I chose my favourite genres from a list that ECW supplied me, and then I received an email from Jennifer, telling me that my first book was on the way. (Can i just say how much i love getting things in the mail that aren't bills?)

So, here i am, holding up my end of the bargain. Here goes the review.
These are excerpts from the ECW Press website:

"In the Beinecke Rare Book and Manuscript Library of Yale University there lies a 400-year-old document that no one has been able to decipher. Twenty years ago the Vatican’s Congregation for the Doctrine of the Faith (CDF) secretly placed a guard to watch over the document.

The guard, Father Ronald McCallum, is overwhelmed when an autistic child visiting the library appears to read from the manuscript’s pages... Father Benicio Valori, priest and clinical psychologist, is sent halfway around the world to verify the boy’s ability to read the manuscript.

...It becomes apparent the Vatican has sent others to investigate with orders to stop at nothing from keeping the document’s secrets from being exposed. Fearing for the child’s life, Benicio flees the country to Canada and trusted friend and psychologist, Dr. Jake Tunnel.

Despite being distraught by the diagnosis of a brain tumor in his five-year-old son, Jake reluctantly agrees to help his old friend... Soon he and Benicio begin to unveil the biblical origins of the Voynich manuscript and why this autistic child can read it.

They realize that the Voynich Manuscript is the bible of the Nephilim – soulless beings created by the crossbreeding of angels and humans, and despised by God. The angels responsible for their creation were banished from heaven and the monstrous offspring were thought to be destroyed by the flood of Noah’s time..."

Ok, so my first impression was that I really liked the premise of the book. The Voynich Manuscript actually exists, and the Nephilim are in the bible. I did feel that it falls into that whole Dan Brown 'the catholic church is inherently evil and corrupt' kind of deal. Frankly, that has been a little overdone lately.

The book is described as fast-paced and filled with action, which it is. There are many scenes when I was caught up, reading quickly along with the action, and it did hold my interest during those parts.

I feel that the characters could have been a bit more real. Benicio Valori, who is the protagonist of the book, emigrated to Canada from Italy with his parents, when he was a teenager. Throughout the book, he would toss in phrases in Italian, which i felt was a bit affected. It just didn't ring true, to me. Jake is well described, he's a psychologist, and the descriptions of his interactions with, and his feelings about his patients are well done. He and his family are dealing with the illness of his son, and the scenes involving that conflict are well written.
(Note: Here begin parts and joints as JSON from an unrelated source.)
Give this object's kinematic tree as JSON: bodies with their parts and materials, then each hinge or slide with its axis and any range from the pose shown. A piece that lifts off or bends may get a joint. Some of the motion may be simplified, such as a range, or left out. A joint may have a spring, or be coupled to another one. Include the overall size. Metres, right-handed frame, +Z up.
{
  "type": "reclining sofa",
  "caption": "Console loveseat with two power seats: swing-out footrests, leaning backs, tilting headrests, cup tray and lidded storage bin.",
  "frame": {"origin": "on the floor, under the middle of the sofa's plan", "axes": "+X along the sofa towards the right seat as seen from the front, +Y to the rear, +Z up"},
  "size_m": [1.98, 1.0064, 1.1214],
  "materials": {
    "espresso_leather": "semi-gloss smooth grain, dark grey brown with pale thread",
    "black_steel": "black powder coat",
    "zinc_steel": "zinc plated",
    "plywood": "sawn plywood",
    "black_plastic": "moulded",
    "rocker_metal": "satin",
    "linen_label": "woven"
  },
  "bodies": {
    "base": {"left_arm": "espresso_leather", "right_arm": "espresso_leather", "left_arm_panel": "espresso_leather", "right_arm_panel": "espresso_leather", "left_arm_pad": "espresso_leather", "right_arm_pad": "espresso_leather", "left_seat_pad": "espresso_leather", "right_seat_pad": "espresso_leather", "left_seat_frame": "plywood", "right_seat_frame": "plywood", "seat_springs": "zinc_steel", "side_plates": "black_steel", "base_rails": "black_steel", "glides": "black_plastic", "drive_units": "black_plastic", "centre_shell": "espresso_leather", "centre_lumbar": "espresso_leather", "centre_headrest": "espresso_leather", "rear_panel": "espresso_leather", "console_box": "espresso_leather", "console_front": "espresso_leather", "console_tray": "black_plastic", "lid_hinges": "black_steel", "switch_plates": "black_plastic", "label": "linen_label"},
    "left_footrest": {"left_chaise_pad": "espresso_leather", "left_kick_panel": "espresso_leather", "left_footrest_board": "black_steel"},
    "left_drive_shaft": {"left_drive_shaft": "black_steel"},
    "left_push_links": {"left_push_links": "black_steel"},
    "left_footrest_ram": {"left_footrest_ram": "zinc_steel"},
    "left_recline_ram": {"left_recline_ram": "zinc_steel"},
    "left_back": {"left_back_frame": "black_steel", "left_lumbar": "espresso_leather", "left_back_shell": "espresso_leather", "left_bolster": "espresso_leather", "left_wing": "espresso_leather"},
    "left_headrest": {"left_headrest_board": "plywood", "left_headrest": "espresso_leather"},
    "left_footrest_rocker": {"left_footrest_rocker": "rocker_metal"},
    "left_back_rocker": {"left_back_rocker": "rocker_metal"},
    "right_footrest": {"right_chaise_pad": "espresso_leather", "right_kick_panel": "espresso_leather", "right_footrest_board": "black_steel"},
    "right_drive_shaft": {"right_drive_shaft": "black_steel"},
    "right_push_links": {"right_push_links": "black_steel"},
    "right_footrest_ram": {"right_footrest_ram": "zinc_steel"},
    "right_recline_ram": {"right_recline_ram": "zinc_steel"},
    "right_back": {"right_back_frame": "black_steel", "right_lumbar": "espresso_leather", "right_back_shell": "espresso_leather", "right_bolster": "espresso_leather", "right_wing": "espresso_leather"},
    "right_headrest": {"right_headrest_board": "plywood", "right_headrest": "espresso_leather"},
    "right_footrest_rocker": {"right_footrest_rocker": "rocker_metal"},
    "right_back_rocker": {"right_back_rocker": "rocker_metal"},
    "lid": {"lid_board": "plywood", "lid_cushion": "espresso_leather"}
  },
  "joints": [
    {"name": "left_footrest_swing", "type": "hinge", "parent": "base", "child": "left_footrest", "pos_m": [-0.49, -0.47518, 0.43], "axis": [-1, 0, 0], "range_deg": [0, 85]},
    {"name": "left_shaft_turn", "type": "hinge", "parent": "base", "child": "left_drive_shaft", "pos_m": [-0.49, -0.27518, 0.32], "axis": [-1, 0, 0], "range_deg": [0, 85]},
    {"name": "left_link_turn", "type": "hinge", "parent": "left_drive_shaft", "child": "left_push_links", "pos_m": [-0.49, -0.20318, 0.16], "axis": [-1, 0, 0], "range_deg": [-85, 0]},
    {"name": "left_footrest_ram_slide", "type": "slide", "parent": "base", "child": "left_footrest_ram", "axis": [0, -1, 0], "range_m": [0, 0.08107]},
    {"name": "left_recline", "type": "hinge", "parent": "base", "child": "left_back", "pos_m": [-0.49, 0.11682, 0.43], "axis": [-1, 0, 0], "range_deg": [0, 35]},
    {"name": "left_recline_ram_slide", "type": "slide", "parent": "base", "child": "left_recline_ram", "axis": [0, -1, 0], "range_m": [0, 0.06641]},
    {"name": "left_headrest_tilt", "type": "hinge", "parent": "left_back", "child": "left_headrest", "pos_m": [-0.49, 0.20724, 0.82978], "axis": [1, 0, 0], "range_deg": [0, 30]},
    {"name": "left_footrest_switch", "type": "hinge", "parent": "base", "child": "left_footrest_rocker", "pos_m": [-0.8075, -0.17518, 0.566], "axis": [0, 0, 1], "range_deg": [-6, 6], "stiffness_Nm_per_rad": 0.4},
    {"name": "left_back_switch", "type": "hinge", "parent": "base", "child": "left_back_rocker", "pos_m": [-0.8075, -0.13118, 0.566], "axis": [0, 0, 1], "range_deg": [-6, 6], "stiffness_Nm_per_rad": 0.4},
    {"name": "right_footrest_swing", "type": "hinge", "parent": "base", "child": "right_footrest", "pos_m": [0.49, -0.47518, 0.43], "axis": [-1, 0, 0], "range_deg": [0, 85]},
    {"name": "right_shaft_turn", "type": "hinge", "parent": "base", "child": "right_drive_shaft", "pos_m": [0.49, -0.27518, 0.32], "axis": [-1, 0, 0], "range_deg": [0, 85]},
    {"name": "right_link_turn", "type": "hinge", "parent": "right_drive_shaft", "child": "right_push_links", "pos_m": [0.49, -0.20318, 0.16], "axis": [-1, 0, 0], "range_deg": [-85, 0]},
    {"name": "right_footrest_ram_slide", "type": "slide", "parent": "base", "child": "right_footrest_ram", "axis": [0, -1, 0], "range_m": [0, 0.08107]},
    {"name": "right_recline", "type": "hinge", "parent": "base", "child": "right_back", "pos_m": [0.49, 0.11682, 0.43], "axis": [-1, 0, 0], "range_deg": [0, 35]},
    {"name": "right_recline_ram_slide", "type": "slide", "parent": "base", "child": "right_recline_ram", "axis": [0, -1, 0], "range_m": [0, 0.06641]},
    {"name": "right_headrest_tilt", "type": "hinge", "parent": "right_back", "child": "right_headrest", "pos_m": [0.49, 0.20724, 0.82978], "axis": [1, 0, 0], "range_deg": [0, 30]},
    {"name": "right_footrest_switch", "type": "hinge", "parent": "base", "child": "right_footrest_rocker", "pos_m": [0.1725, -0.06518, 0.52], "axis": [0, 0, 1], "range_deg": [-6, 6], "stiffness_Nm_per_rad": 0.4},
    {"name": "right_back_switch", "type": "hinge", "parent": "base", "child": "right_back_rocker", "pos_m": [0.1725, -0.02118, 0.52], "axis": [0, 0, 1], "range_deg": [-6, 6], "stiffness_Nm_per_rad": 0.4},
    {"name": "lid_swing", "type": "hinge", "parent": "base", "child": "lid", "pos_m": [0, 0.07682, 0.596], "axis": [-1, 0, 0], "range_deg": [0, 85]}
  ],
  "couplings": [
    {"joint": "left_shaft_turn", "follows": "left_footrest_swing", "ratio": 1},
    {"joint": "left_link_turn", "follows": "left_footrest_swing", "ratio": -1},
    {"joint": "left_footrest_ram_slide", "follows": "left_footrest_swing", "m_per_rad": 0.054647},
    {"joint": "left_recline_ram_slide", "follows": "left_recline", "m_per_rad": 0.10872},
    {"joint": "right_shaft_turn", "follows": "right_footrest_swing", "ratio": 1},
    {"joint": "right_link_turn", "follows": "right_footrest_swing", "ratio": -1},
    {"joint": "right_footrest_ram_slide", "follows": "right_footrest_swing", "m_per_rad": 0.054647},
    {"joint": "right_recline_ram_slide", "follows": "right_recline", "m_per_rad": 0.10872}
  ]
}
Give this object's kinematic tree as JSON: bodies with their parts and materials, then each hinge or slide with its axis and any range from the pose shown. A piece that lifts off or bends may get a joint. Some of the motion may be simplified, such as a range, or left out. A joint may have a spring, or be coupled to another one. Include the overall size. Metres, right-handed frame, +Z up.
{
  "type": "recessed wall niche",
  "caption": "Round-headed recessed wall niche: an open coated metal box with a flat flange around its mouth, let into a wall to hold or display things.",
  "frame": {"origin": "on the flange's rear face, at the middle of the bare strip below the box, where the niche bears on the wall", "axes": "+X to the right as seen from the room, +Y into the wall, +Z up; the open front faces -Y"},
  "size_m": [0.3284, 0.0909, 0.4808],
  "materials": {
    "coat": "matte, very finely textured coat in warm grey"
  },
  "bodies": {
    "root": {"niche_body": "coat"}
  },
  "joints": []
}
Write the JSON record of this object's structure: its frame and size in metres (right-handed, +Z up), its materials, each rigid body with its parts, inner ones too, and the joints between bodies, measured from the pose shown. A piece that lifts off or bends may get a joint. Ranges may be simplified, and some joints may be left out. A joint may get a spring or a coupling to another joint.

There was a scene in which Benicio is taking the autistic boy, Matthew, across the border. Benicio knew this would be a problem, the boy was not related to him, Matthew did not speak, it was just an all around problem. He thinks through the problem, as they sit at the side of the road near the border. "Then Benicio noticed a lane dedicated to truckers, extra-wide and almost hidden by a parade of semitrailers. It gave him an idea." He gets Matthew out of the car, they have an interaction with one of the other drivers, and then Benicio decides to call his friend Jake Tunnel for help. The next scene that we read about it is with Jake's family, and then all of a sudden "Benicio turned and looked down the road to New Brunswick." What?? How'd they get across the border? It almost feels like the author stepped away from that scene for a bit to figure it out, then never went back to solve that problem. Maybe its just one scene in an otherwise well written book, but it bothered me. It felt unfinished.

It is well written. The author, Brad Kelln is a forensic psychologist in Halifax, he's a special consultant on hostage negotiation to the Halifax Regional Police and the RCMP. He's an intelligent man, that comes across in his writing. If you are a fan of Dan Brown, and that genre, you'll enjoy this book.